Support for aggregate bounds is easy for most instances of many 
aggregation data types, and slightly uglier for certain types, but a 
general solution requires a new XML data type for every different 
occurrence of an anonymous aggregate in the EXPRESS schema.

Optional features of the CD that are not derived from EXPRESS concepts:

- Support for entity references out of the data set requires declaration 
of "proxy elements" distinct from the entity elements.

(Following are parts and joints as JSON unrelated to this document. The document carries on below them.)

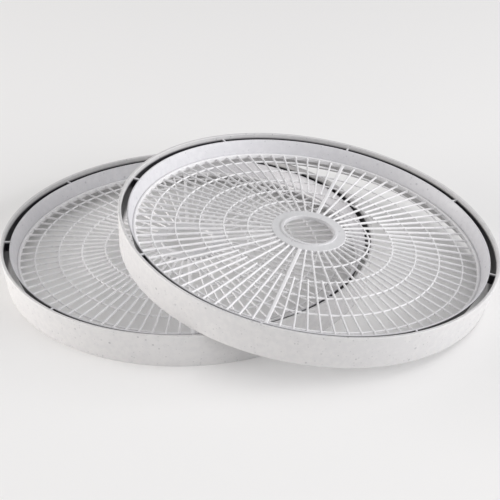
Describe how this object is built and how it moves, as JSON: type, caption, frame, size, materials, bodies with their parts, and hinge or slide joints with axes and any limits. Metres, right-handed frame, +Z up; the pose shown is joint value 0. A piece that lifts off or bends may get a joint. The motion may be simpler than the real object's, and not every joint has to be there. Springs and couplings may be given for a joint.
{
  "type": "food dehydrator tray pair",
  "caption": "Round stacking drying trays for a food dehydrator: ribbed domed floors in deep skirts, one tray flat and the other leaning on its rim.",
  "frame": {"origin": "on the table under the middle of the pair's bounding box", "axes": "+Z up; +X from the flat lower tray towards the leaning tray; the pair's long side along X"},
  "size_m": [0.4557, 0.3428, 0.0819],
  "materials": {
    "speckled_plastic": "satin off-white with fine grey specks"
  },
  "bodies": {
    "lower_tray": {"lower_channel_tabs": "speckled_plastic", "lower_floor_border": "speckled_plastic", "lower_floor_ring_1": "speckled_plastic", "lower_floor_ring_2": "speckled_plastic", "lower_floor_ring_3": "speckled_plastic", "lower_floor_ring_4": "speckled_plastic", "lower_floor_ring_5": "speckled_plastic", "lower_hub_collar": "speckled_plastic", "lower_hub_plate": "speckled_plastic", "lower_inner_wall": "speckled_plastic", "lower_long_ribs": "speckled_plastic", "lower_main_ribs": "speckled_plastic", "lower_outer_wall": "speckled_plastic", "lower_short_ribs": "speckled_plastic", "lower_stacking_rim": "speckled_plastic"},
    "leaning_tray": {"leaning_channel_tabs": "speckled_plastic", "leaning_floor_border": "speckled_plastic", "leaning_floor_ring_1": "speckled_plastic", "leaning_floor_ring_2": "speckled_plastic", "leaning_floor_ring_3": "speckled_plastic", "leaning_floor_ring_4": "speckled_plastic", "leaning_floor_ring_5": "speckled_plastic", "leaning_hub_collar": "speckled_plastic", "leaning_hub_plate": "speckled_plastic", "leaning_inner_wall": "speckled_plastic", "leaning_long_ribs": "speckled_plastic", "leaning_main_ribs": "speckled_plastic", "leaning_outer_wall": "speckled_plastic", "leaning_short_ribs": "speckled_plastic", "leaning_stacking_rim": "speckled_plastic"}
  },
  "joints": [
    {"name": "tray_lift", "type": "slide", "parent": "lower_tray", "child": "leaning_tray", "axis": [0, 0, 1], "range_m": [0, 0.12]}
  ]
}
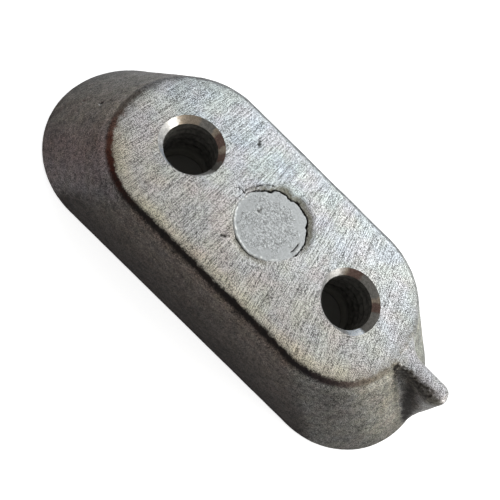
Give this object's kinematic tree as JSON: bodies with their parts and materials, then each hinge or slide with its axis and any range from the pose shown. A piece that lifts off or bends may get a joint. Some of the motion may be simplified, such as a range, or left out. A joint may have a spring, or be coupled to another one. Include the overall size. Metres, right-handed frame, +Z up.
{
  "type": "sacrificial anode",
  "caption": "Drafted bar-shaped sacrificial anode casting with rounded ends, tapped screw holes in its machined face and a small gate lug at one end",
  "frame": {"origin": "middle of the large cast face that the block rests on, below the middle between the two tapped holes", "axes": "+X along the block towards the gate lug, +Y across the block, +Z up out of the machined mounting face"},
  "size_m": [0.0652, 0.0264, 0.0118],
  "materials": {
    "cast_alloy": "as cast grey with a hand-ground bright mounting face"
  },
  "bodies": {
    "root": {"anode_block": "cast_alloy"}
  },
  "joints": []
}
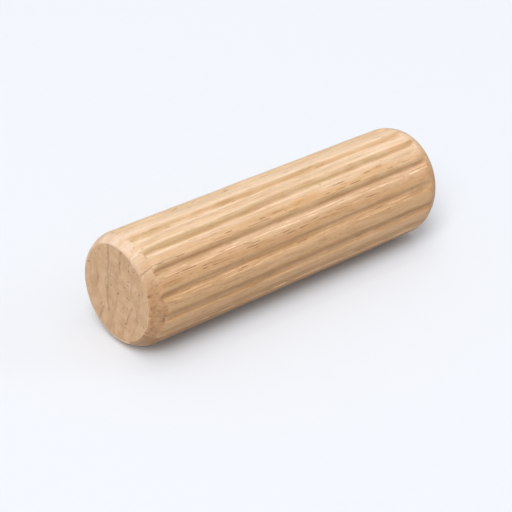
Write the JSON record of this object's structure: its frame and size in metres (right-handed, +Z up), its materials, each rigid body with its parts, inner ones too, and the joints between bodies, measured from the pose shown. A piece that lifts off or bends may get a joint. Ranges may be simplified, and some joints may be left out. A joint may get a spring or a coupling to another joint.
{
  "type": "dowel pin",
  "caption": "Straight wooden pin with pressed lengthwise flutes and chamfered ends, glued into facing holes to join two boards.",
  "frame": {"origin": "on the bench under the middle of the pin, as it lies on its side", "axes": "+X along the pin from one end to the other, +Z up; one flute faces straight down, and the crests of its two edges stand on z = 0"},
  "size_m": [0.04, 0.012, 0.0119],
  "materials": {
    "beech": "bare, planed along the grain with sawn end grain, matt"
  },
  "bodies": {
    "root": {"dowel_pin": "beech"}
  },
  "joints": []
}
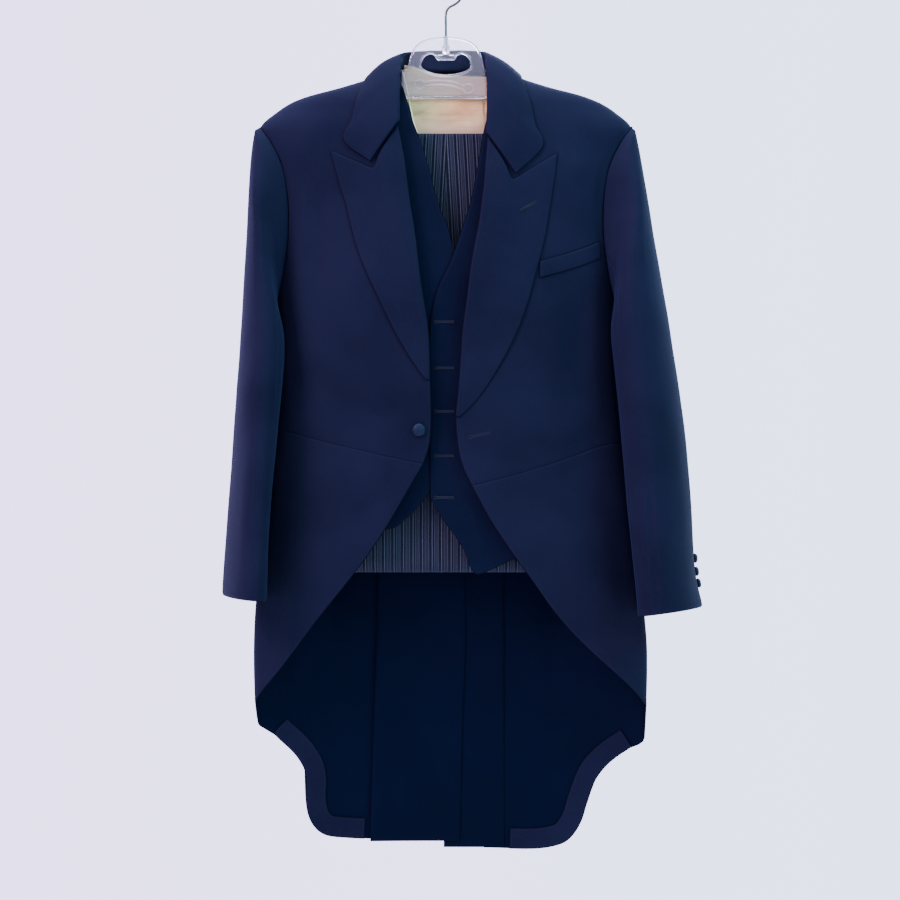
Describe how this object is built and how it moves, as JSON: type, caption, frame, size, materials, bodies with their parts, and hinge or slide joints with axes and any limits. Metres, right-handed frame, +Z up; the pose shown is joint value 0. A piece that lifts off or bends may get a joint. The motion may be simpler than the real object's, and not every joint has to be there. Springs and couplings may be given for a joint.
{
  "type": "three-piece morning suit on a hanger",
  "caption": "Morning suit on a clear hanger: tail coat with peaked lapels, waistcoat and folded striped trousers.",
  "frame": {"origin": "inside top of the hanger's hook, where it rests on a rail", "axes": "+Z up; the suit's front faces -Y; the wearer's left is at +X"},
  "size_m": [0.5838, 0.1525, 1.0768],
  "materials": {
    "coat_cloth": "fine dark navy wool, near black, softly napped",
    "waistcoat_cloth": "fine dark navy wool, near black",
    "waistcoat_lining": "dark satin lining",
    "striped_cloth": "dark wool with fine grey lengthwise stripes",
    "waist_lining": "cream cotton, softly creased",
    "covered_button": "button covered in the coat's cloth",
    "clear_plastic": "clear moulded plastic, glossy",
    "hook_steel": "plain bright steel wire"
  },
  "bodies": {
    "root": {"coat_back_button_left": "covered_button", "coat_back_button_right": "covered_button", "coat_back_left": "coat_cloth", "coat_back_right": "coat_cloth", "coat_breast_welt": "coat_cloth", "coat_collar": "coat_cloth", "coat_cuff_button_left_1": "covered_button", "coat_cuff_button_left_2": "covered_button", "coat_cuff_button_left_3": "covered_button", "coat_cuff_button_right_1": "covered_button", "coat_cuff_button_right_2": "covered_button", "coat_cuff_button_right_3": "covered_button", "coat_forepart_left": "coat_cloth", "coat_forepart_right": "coat_cloth", "coat_front_button": "covered_button", "coat_lapel_left": "coat_cloth", "coat_lapel_right": "coat_cloth", "coat_sidebody_left": "coat_cloth", "coat_sidebody_right": "coat_cloth", "coat_skirt_left": "coat_cloth", "coat_skirt_right": "coat_cloth", "coat_tail_facing_left": "coat_cloth", "coat_tail_facing_right": "coat_cloth", "coat_topsleeve_left": "coat_cloth", "coat_topsleeve_right": "coat_cloth", "coat_undersleeve_left": "coat_cloth", "coat_undersleeve_right": "coat_cloth", "hanger_body": "clear_plastic", "hanger_hook": "hook_steel", "trouser_back_left": "striped_cloth", "trouser_back_right": "striped_cloth", "trouser_curtain": "waist_lining", "trouser_front_left": "striped_cloth", "trouser_front_right": "striped_cloth", "trouser_waist_lining": "waist_lining", "waistcoat_back_left": "waistcoat_lining", "waistcoat_back_right": "waistcoat_lining", "waistcoat_front_left": "waistcoat_cloth", "waistcoat_front_right": "waistcoat_cloth"}
  },
  "joints": []
}
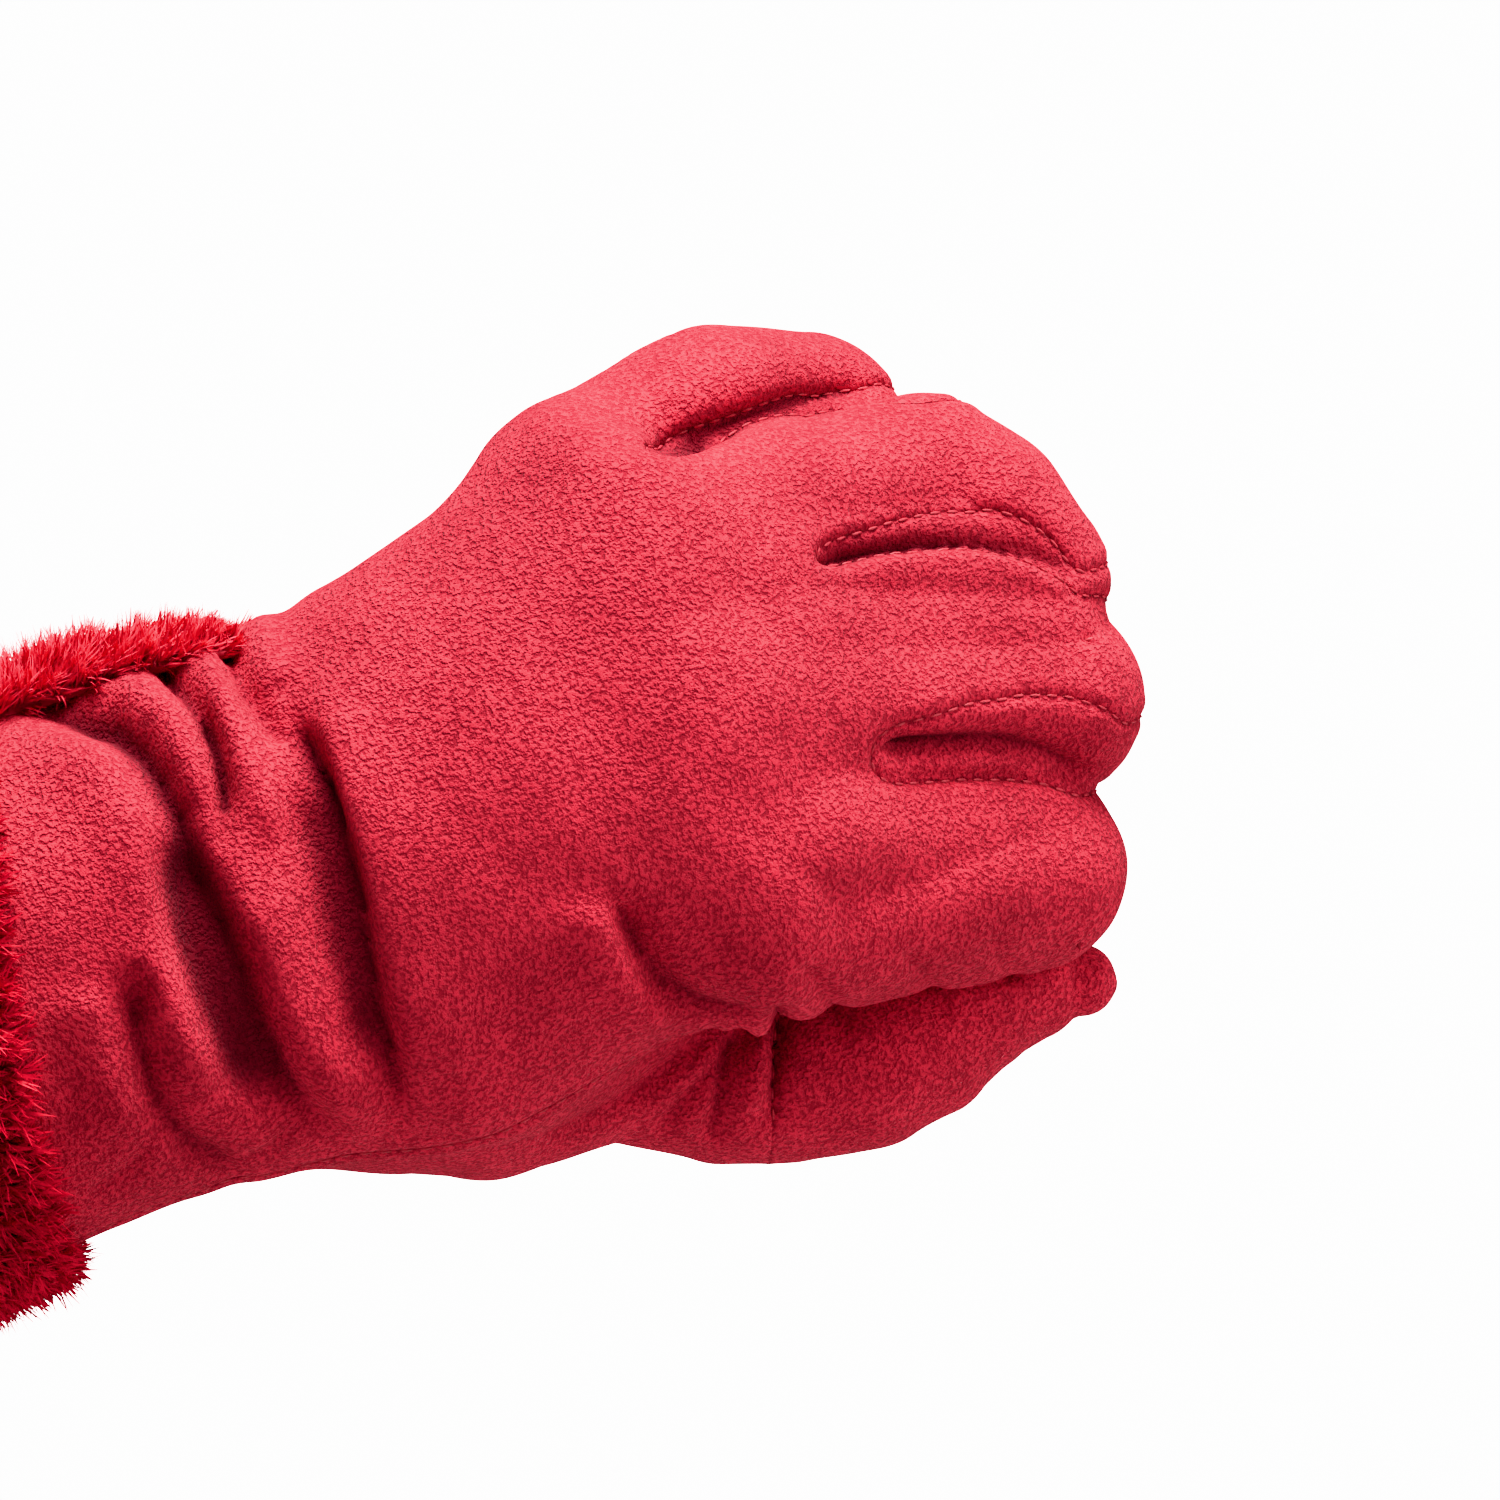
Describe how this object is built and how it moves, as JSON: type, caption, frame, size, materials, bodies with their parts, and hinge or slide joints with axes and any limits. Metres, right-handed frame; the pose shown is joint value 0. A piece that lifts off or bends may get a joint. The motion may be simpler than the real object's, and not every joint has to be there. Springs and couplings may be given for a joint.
{
  "type": "fleece glove",
  "caption": "Left-hand plush-trimmed fleece glove that keeps the form of a loose fist, open at the cuff, with side strips between the fingers.",
  "frame": {"origin": "the middle of the wrist, inside the glove, where the hand goes in", "axes": "+X from the wrist to the knuckles, +Z to the little finger's side, -Y out of the back of the hand"},
  "size_m": [0.1816, 0.0925, 0.1105],
  "materials": {
    "fleece": "matte short-pile fleece",
    "plush": "long soft plush pile"
  },
  "bodies": {
    "root": {"back_panel": "fleece", "palm_panel": "fleece", "thumb_stall": "fleece", "fourchette_little_ring": "fleece", "fourchette_ring_middle": "fleece", "fourchette_middle_index": "fleece", "fur_hem": "plush", "fur_vent": "plush"}
  },
  "joints": []
}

- Support for referenceable instances that are not entity instances 
requires instance elements that have the XML attributes of entity 
instance elements for all data types.

Configuration features of the CD designed to revise or augment the 
EXPRESS schema:
- invert
- entity name=
- attribute name= map=
- type name= map=
- aggregate name=
- exp-attribute="no-tag", exp-attribute="entity-tag"
- tag-source and tag-values
- exp-type
- contain, use-id
- notation
- naming-convention
- tagless for aggregates of STRING and BINARY

Configuration features of the CD derived from the refusal of the 
technical experts to make an engineering decision:
- sparse: standardize one of "true" or "false", delete the other
- flatten: standardize one of "true" or "false", delete the others
- tagless: standardize the current default (true for simple values, 
false for others), delete the options
- exp-attribute="attribute-tag","double-tag","attribute-content": 
standardize the current default (attribute-tag for simple values, 
double-tag for others), delete the options

(Note the number of subclauses and decision tables in 6.3.2, 7.8 and 
other places that would be completely eliminated by simply making these 
decisions.)

-Ed

P.S. I'm not really trying to make recommendations.  I'd like to focus 
the discussion of the complexity of the XML schemas on explicit issues.

-- 
Edward J. Barkmeyer                        Email: edbark at nist.gov
National Institute of Standards & Technology
Manufacturing Systems Integration Division
100 Bureau Drive, Stop 8264                Tel: +1 301-975-3528
Gaithersburg, MD 20899-8264                FAX: +1 301-975-4694

"The opinions expressed above do not reflect consensus of NIST,
  and have not been reviewed by any Government authority."